04.13
In the classic, early American tale, the Legend of Sleepy Hollow, by Washington Irving, we encounter the fearsome Headless Horseman, who frightens our hero, Ichabod Crane, nearly to death. Even though we know the specter is fictional, the idea of a decapitated Hessian soldier riding toward us waving his rapier and hoisting the Jack O’Lantern that substitutes for his own missing head, sends a shiver up the spine. Mr. Irving created a truly memorable character. Or did he?
The legends of headless horsemen actually date back centuries earlier, when beheading was a common form of capital punishment. One of the original stories is probably a German legend, and reports of sightings of this horseman date from the 1600’s. Again in the late 18th century, a headless horseman reportedly roamed the countryside of France, frightening travelers and residents alike. This unfortunate soul was very likely the victim of the guillotine, the invention that turned the French Revolution into a frantic and hysterical bloodbath.
The United States, aside from being the fictional location of “The Legend of Sleepy Hollow”, was also the site of another frightening tale, that had it’s origins in fact. The brush country of south Texas in the 1800’s was a dangerous place. Prior to statehood in 1849, it was the frequent hideout for notorious western murderers and thieves. Lawmen who lost track of their prey would often mark their files “GT” for “Gone to Texas”. Raids on homesteads and ranches were frequent, from these lawless men, as well as Indians and Mexican bandits. It was the Texas Rangers, established in 1823 by Stephen Austin, that stood between citizens and the bad men. Rustlers and horse thieves were dealt with particularly harshly, because their targets were the livelihood of Texans.
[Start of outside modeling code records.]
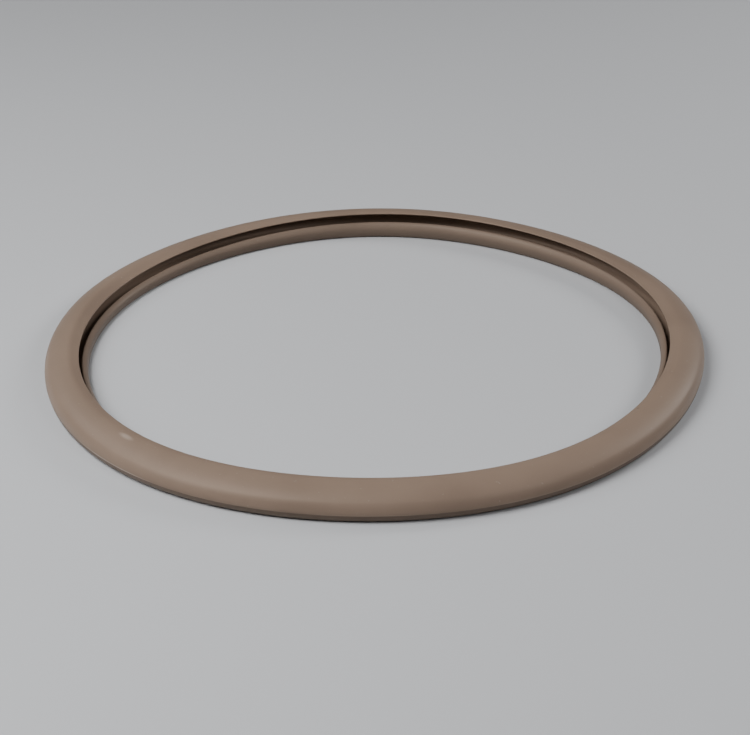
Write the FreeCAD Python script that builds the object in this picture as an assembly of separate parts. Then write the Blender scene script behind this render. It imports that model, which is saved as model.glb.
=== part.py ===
import FreeCAD, Part
import math
import os

# Sealing ring of a stovetop pressure cooker, moulded in one piece from silicone rubber.
# It lies flat as it does on the pot's rim. The origin is the centre of its underside and +Z is up.
# All sizes are in millimetres. The section is drawn in the XZ plane and turned about Z.

# Driving dimensions: the domed back of the section
OUTER_RADIUS = 118.0        # widest radius, at the wall that meets the lid
HEIGHT = 9.6                # underside to the crest of the domed top
BASE_RADIUS = 2.6           # rounding from the underside to the outer wall
WALL_HEIGHT = 0.8           # straight stretch of the outer wall
SHOULDER_RADIUS = 4.6       # tight arc from the outer wall to the dome
CREST_RADIUS = 108.9        # where the dome is highest
CREASE_RADIUS = 107.7       # where the dome ends and the lip's bevel starts

# Driving dimensions: the thin upper lip and the steam groove behind it
LIP_RADIUS = 105.7          # inner edge of the upper lip
LIP_THICKNESS = 0.5         # upper lip at its edge
LIP_HEIGHT = 8.95           # middle of the lip's edge over the underside
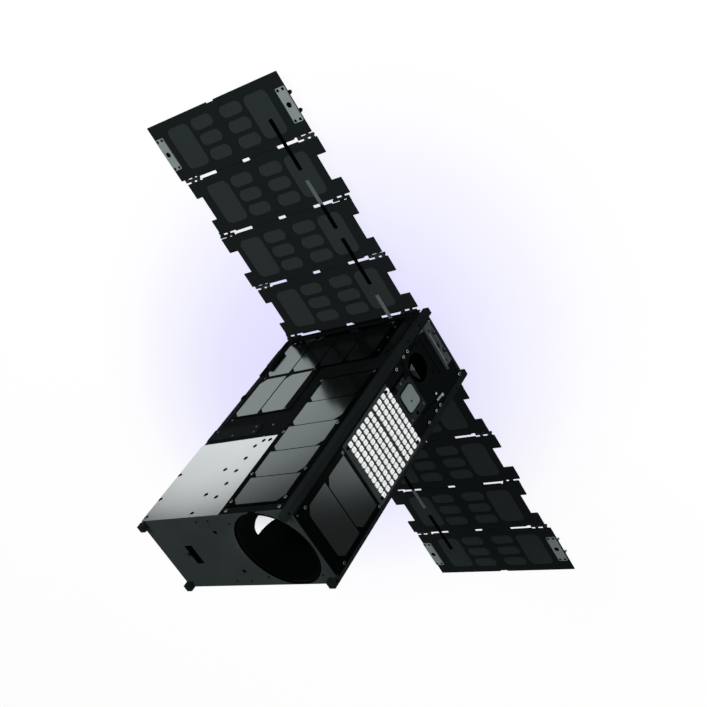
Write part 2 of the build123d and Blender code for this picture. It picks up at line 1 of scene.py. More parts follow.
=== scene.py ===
"""A six-unit nanosatellite with two folding wings: studio light, finishes and small fastened parts.

Everything is in metres in the frame of the solids: x across the large faces, y from the back large face
to the front one, z up to the telescope's opening. Places in the tables are millimetres.
"""

import math

import bpy
from mathutils import Matrix, Vector


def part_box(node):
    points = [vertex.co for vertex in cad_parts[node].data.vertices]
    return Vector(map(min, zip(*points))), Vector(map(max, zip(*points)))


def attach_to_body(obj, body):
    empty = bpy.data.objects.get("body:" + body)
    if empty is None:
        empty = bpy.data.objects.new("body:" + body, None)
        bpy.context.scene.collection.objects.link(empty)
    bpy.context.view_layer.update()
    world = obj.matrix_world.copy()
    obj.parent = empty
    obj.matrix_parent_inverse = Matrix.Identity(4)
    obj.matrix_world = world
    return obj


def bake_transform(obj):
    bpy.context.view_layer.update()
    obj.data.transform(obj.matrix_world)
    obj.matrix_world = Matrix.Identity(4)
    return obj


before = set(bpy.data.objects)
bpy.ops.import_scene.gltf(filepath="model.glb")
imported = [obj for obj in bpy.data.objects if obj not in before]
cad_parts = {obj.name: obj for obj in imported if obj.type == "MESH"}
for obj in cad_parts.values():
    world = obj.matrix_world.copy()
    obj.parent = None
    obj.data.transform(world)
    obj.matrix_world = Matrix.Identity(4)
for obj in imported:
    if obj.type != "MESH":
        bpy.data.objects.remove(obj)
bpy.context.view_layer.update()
scene = bpy.context.scene
mm = 0.001


# ---- Studio: floor, sky and lamps ----------------------------------------------------------------
# A painted white floor, a white sky, three soft lamps, and a narrow lamp that reaches down the tube.
# Towards the camera the floor shines on its own, with a faint lavender glow and a weak shadow. In
# reflections it is a bright oval under the satellite that falls off to grey, as under one lamp.
def linear(hex_colour):
    """sRGB hex to a linear colour."""
    channels = [int(hex_colour[i : i + 2], 16) / 255 for i in (1, 3, 5)]
    return tuple(c / 12.92 if c <= 0.04045 else ((c + 0.055) / 1.055) ** 2.4 for c in channels) + (1.0,)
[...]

It seemed that no amount of public punishment or swift justice deterred these thieves, and the Rangers were frustrated in their efforts to put an end to them. One such group of horse thieves was led by a Mexican bandit named Vidal. When Rangers Creed Taylor and “Big Foot” Anderson caught up with him and his band of raiders, they killed them on the spot. With Taylor’s blessing, Anderson severed Vidal’s head, and lashed it to the horn of the saddle of a charcoal colored mustang. He secured Vidal’s body upright in the saddle, and turned the horse loose to roam the countryside as a warning to other would-be thieves and raiders. Little did they realize that the corpse would ride the brush country for many years, until finally, captured at a watering hole, the horse gave up the shriveled body, bullet riddled and full of Indian arrows.
It would seem, however, that burying Vidal’s body did not end his torment. Soldiers and scouts from Fort Inge reported seeing the headless horseman on his endless ride up until the Fort closed in 1869. At the turn of the century, a headless rider reportedly passed through a wagon team near Old San Patricio, and a headless horseman is still said to travel the road to Dead Man’s Lake near the Texas community of San Diego. “El Muerto”, the Dead One, was spotted by a posse on a modern day manhunt in 1969. Rumors still abound of sightings in the lonely brush country, making this a living legend of terror in Texas.